For us there was really no other space, the church was built on a slab, so no basement and no extra space. You have narthex → nave → sanctuary → sacristy. Even the choir loft is accessed from the narthex.

During a reno a few years later they had to use a built-in 3-section confessional to make a bathroom (due to the location of already existing water and sewer lines) and took space from the narthex to make a confessional that allows both face-to-face and behind the screen confession.
 
My parish cry room has actual pews and a very good view of the altar. I take my toddler to the earliest Mass time, so she is typically the only child in there. Often there are adults sitting in the cry room with no children.
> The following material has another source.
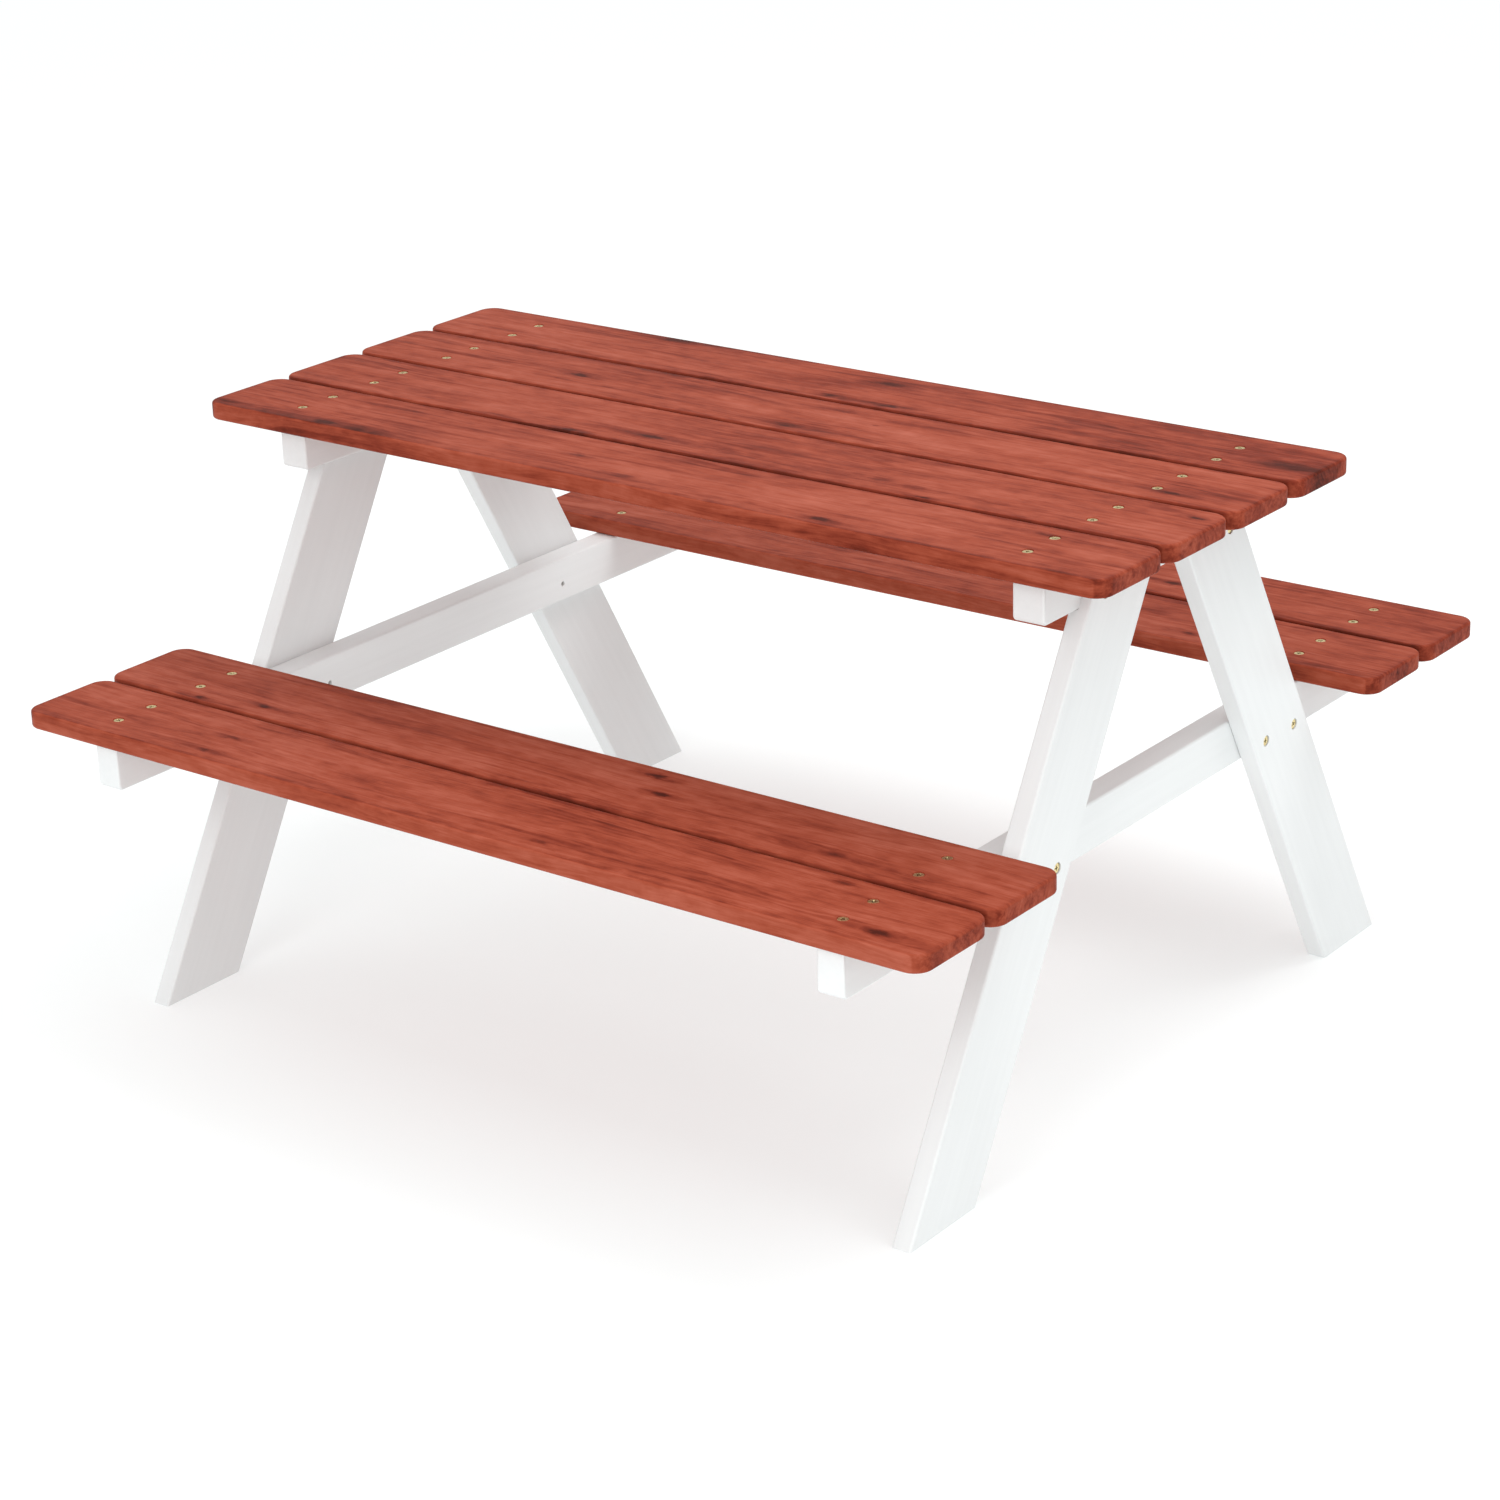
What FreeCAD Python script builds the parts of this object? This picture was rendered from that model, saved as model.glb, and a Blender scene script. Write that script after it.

It used to make me uncomfortable, but then I realized it might be because of the good sound system.

@mrsdizzyd If an earlier Mass time is feasible for you, you might find the cry room empty and a usable space for worship.
 
General eastern practice, in churches with no pews, is that the little ones meander a bit between relatives, and friends.

They may not understand the liturgy, but it’s a happy time for them, and somewhere they want to be . . .

Anyway, I’ve been to RC parishes where they have some type of pre-school during mass, some even broken up by age, with an attempt to bring the older ones in for the Gospel.

There’s a lot of approaches, but it seems to me that the most successful will be those that both a) leave the child exposed to the liturgy, and b) make the liturgy desirable to the child.